Ciò tende ad avvantaggiare maggiormente i siti superficiali (lo dico in termini tecnici, e non di giudizio di merito) - quelli che hanno una grande quantità di materiale aggregato e link, per esempio Gawker e l'Huffington Post - rispetto a quelli più pesanti, che hanno una quantità maggiore di contenuti. La linea sfuma indistinta quando gli upstart si accingono a produrre altro materiale originale, ma di fatto si resta fermi lì.


L'iPad, con le sue app a schermo intero contenenti un unico gioco o un'unica fonte di informazione, è diverso, come è diverso il fatto che è possibile scaricare tutta insieme un'edizione intera.
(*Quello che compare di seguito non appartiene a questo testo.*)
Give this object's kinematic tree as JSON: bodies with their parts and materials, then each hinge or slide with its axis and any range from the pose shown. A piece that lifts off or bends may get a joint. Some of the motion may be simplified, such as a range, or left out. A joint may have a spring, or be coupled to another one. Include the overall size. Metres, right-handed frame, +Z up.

Ciò rende più facile navigare in profondità, rendendo possibile sapere sempre dove ci si trova esattamente, un'esperienza molto simile a quella che si vive con la carta stampata.


Sulla tavoletta pubblicare un giornale che vada in profondità nell'informazione offre chance migliori di competere con il flusso di informazione open-source e in pillole dell'open Web. È esattamente su questo che stanno scommettendo Sir Richard e Murdoch: che una periferica come la tavoletta possa tornare a offrire il vantaggio della profondità rispetto alla quantità. Forse ciò non sarà sufficiente. Molte persone sono felici di vivere in un mondo nel quale l'informazione è libera e accessibile e continueranno a preferire quest'ultima. «Se credete che siano finiti i tempi in cui a decidere quello che leggevi era l'editore, queste app si disintegreranno» dice Benedict Evans, di Enders Analysis.
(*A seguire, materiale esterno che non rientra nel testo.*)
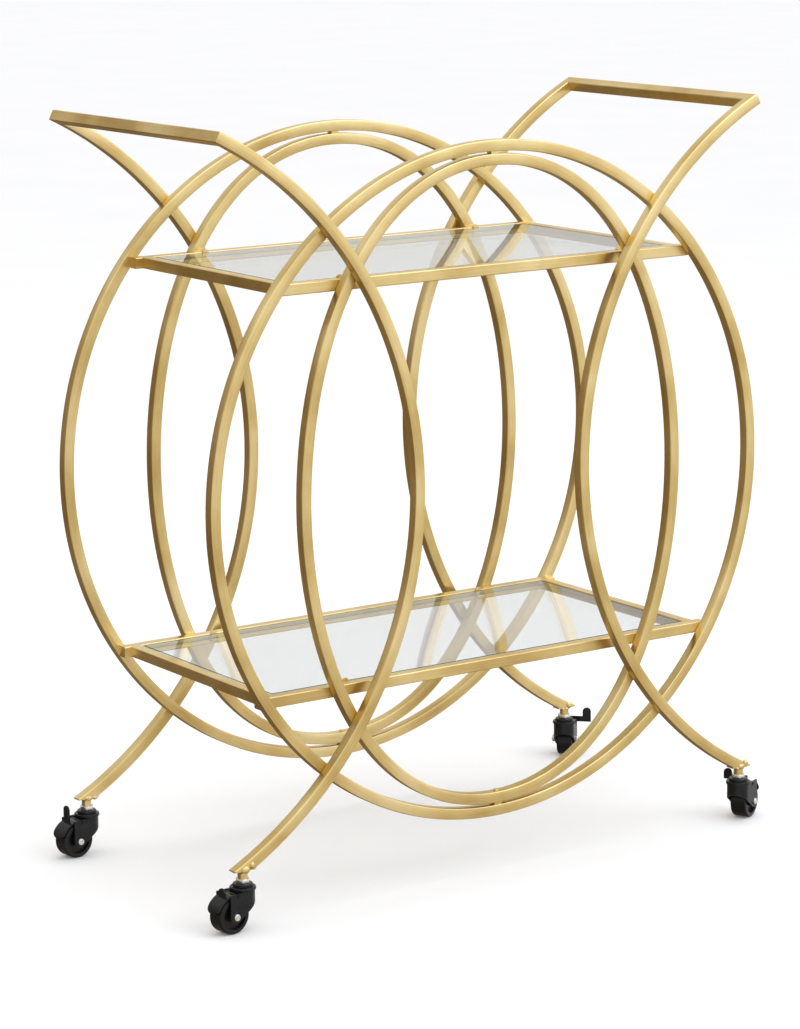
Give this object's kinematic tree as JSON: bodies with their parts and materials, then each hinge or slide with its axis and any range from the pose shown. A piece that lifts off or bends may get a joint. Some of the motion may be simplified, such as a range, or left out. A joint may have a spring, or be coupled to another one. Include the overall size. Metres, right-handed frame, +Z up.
{
  "type": "bar cart",
  "caption": "Bar cart on swivel casters: ring, oval and bowed square-tube side frames carry two glass shelves, with a push bar at each end.",
  "frame": {"origin": "on the floor, under the crossing of the cart's two symmetry planes", "axes": "+X along the length, to the right seen from the front; +Y from the front side frame to the back one; +Z up"},
  "size_m": [0.7389, 0.3777, 0.8193],
  "materials": {
    "gold_frame": "satin brushed gold",
    "clear_glass": "clear, pale green at the edges",
    "soft_pad": "soft translucent",
    "zinc": "zinc plated",
    "bearing_steel": "polished",
    "black_wheel": "matt black",
    "black_lever": "semi-gloss black",
    "black_fork": "semi-gloss black"
  },
  "bodies": {
    "cart": {"front_ring": "gold_frame", "front_oval": "gold_frame", "front_left_arc": "gold_frame", "front_right_arc": "gold_frame", "front_weld_tacks": "gold_frame", "back_ring": "gold_frame", "back_oval": "gold_frame", "back_left_arc": "gold_frame", "back_right_arc": "gold_frame", "back_weld_tacks": "gold_frame", "left_handle": "gold_frame", "right_handle": "gold_frame", "oval_screws": "gold_frame", "upper_front_rail": "gold_frame", "upper_back_rail": "gold_frame", "upper_left_rail": "gold_frame", "upper_right_rail": "gold_frame", "upper_glass": "clear_glass", "upper_glass_clips": "gold_frame", "upper_glass_pads": "soft_pad", "lower_front_rail": "gold_frame", "lower_back_rail": "gold_frame", "lower_left_rail": "gold_frame", "lower_right_rail": "gold_frame", "lower_glass": "clear_glass", "lower_glass_clips": "gold_frame", "lower_glass_pads": "soft_pad", "leg_plates": "gold_frame", "leg_bushes": "gold_frame", "lock_nuts": "zinc", "caster_stems": "zinc", "swivel_caps": "black_fork", "bearing_balls": "bearing_steel"},
    "front_left_swivel": {"front_left_fork": "black_fork", "front_left_axle_bolt": "zinc", "front_left_axle_nut": "zinc", "front_left_lever_pin": "zinc"},
    "front_left_roller": {"front_left_wheel": "black_wheel"},
    "front_left_brake": {"front_left_brake_lever": "black_lever"},
    "back_left_swivel": {"back_left_fork": "black_fork", "back_left_axle_bolt": "zinc", "back_left_axle_nut": "zinc", "back_left_lever_pin": "zinc"},
    "back_left_roller": {"back_left_wheel": "black_wheel"},
    "back_left_brake": {"back_left_brake_lever": "black_lever"},
    "front_right_swivel": {"front_right_fork": "black_fork", "front_right_axle_bolt": "zinc", "front_right_axle_nut": "zinc", "front_right_lever_pin": "zinc"},
    "front_right_roller": {"front_right_wheel": "black_wheel"},
    "front_right_brake": {"front_right_brake_lever": "black_lever"},
    "back_right_swivel": {"back_right_fork": "black_fork", "back_right_axle_bolt": "zinc", "back_right_axle_nut": "zinc", "back_right_lever_pin": "zinc"},
    "back_right_roller": {"back_right_wheel": "black_wheel"},
    "back_right_brake": {"back_right_brake_lever": "black_lever"}
  },
  "joints": [
    {"name": "front_left_swivel", "type": "hinge", "parent": "cart", "child": "front_left_swivel", "pos_m": [-0.32937, -0.1635, 0.043], "axis": [0, 0, 1], "continuous": true},
    {"name": "front_left_wheel_spin", "type": "hinge", "parent": "front_left_swivel", "child": "front_left_roller", "pos_m": [-0.34727, -0.16538, 0.019], "axis": [0.1045, -0.9945, 0], "continuous": true},
    {"name": "front_left_brake_press", "type": "hinge", "parent": "front_left_swivel", "child": "front_left_brake", "pos_m": [-0.34354, -0.16499, 0.04027], "axis": [0.1045, -0.9945, 0], "range_deg": [0, 5]},
    {"name": "back_left_swivel", "type": "hinge", "parent": "cart", "child": "back_left_swivel", "pos_m": [-0.32937, 0.1635, 0.043], "axis": [0, 0, 1], "continuous": true},
    {"name": "back_left_wheel_spin", "type": "hinge", "parent": "back_left_swivel", "child": "back_left_roller", "pos_m": [-0.34727, 0.16162, 0.019], "axis": [0.1045, -0.9945, 0], "continuous": true},
    {"name": "back_left_brake_press", "type": "hinge", "parent": "back_left_swivel", "child": "back_left_brake", "pos_m": [-0.34354, 0.16201, 0.04027], "axis": [0.1045, -0.9945, 0], "range_deg": [0, 5]},
    {"name": "front_right_swivel", "type": "hinge", "parent": "cart", "child": "front_right_swivel", "pos_m": [0.32937, -0.1635, 0.043], "axis": [0, 0, 1], "continuous": true},
    {"name": "front_right_wheel_spin", "type": "hinge", "parent": "front_right_swivel", "child": "front_right_roller", "pos_m": [0.34541, -0.15533, 0.019], "axis": [-0.454, 0.891, 0], "continuous": true},
    {"name": "front_right_brake_press", "type": "hinge", "parent": "front_right_swivel", "child": "front_right_brake", "pos_m": [0.34207, -0.15703, 0.04027], "axis": [-0.454, 0.891, 0], "range_deg": [0, 5]},
    {"name": "back_right_swivel", "type": "hinge", "parent": "cart", "child": "back_right_swivel", "pos_m": [0.32937, 0.1635, 0.043], "axis": [0, 0, 1], "continuous": true},
    {"name": "back_right_wheel_spin", "type": "hinge", "parent": "back_right_swivel", "child": "back_right_roller", "pos_m": [0.3421, 0.17623, 0.019], "axis": [-0.7071, 0.7071, 0], "continuous": true},
    {"name": "back_right_brake_press", "type": "hinge", "parent": "back_right_swivel", "child": "back_right_brake", "pos_m": [0.33945, 0.17358, 0.04027], "axis": [-0.7071, 0.7071, 0], "range_deg": [0, 5]}
  ]
}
Io scommetto che le due coesisteranno, come ogni nuova forma di media di fatto è sempre coesistita con quelle preesistenti. Pare che la gente sia disposta a spendere i propri soldi per avere a disposizione un tempo di consultazione molto più lungo – fino a 45 minuti nel caso di alcune riviste – per un quotidiano su iPad che rispetto al sito Web originario.
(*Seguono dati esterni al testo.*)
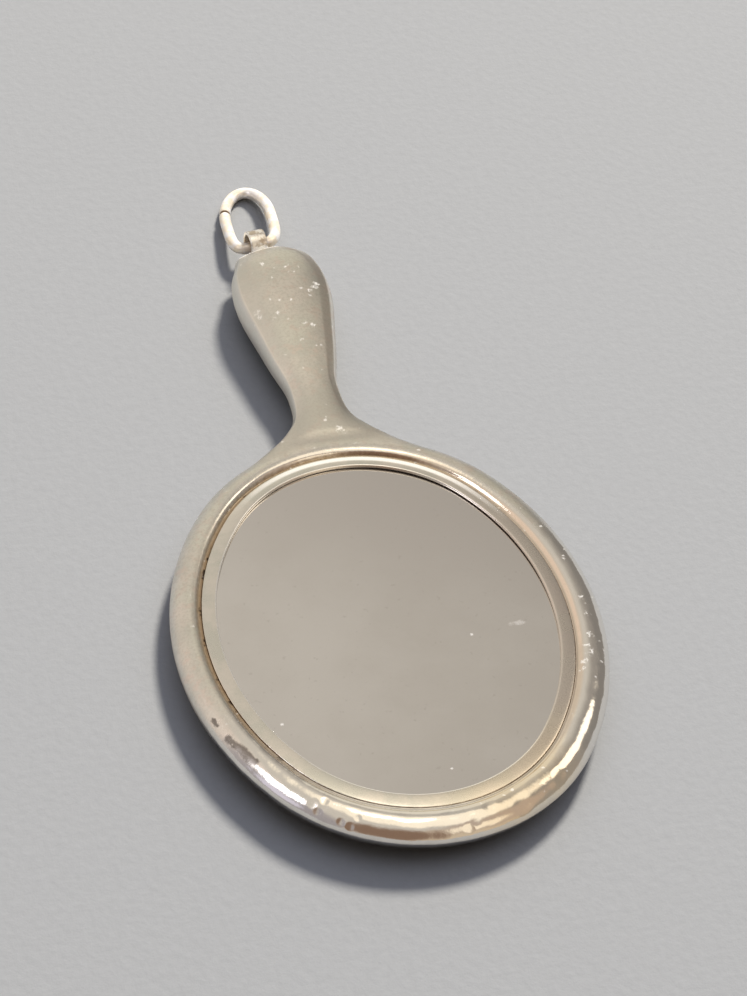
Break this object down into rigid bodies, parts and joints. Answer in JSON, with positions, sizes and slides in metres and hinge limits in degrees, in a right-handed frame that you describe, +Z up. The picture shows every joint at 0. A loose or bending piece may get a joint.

Sir Tom preferirebbe che gli editori si attenessero alle regole – e ai preconcetti connaturati - del supporto di cui egli è stato pioniere. A dispetto di tutto il bene che la Rete ha fatto, però, questo ragionamento non ha maggior peso da un punto di vista morale di quanto ne avrebbe un magnate della carta stampata che esiga che tutti producano giornali.
Se Sir Richard e Murdoch preferiscono offrire i loro prodotti su una nuova piattaforma piuttosto che su quelle vecchie, che lo facciamo. Di certo nessuno di loro ha una presa assoluta sulla distribuzione dei digital media. L'iPad ha un browser, e si ritroveranno a competere con migliaia di altre app.


Non sappiamo se entrambi o uno solo dei due avranno successo, ma qualcuno troverà sicuramente il modo di far sì che utenti e pubblicitari paghino una somma di denaro per ottenere contenuti digitali approfonditi consegnati loro come un'edizione integrale direttamente sull'iPad. Saranno in concorrenza con il browser, ma non saranno in concorrenza con Internet. E in questo non ci vedo nulla di male.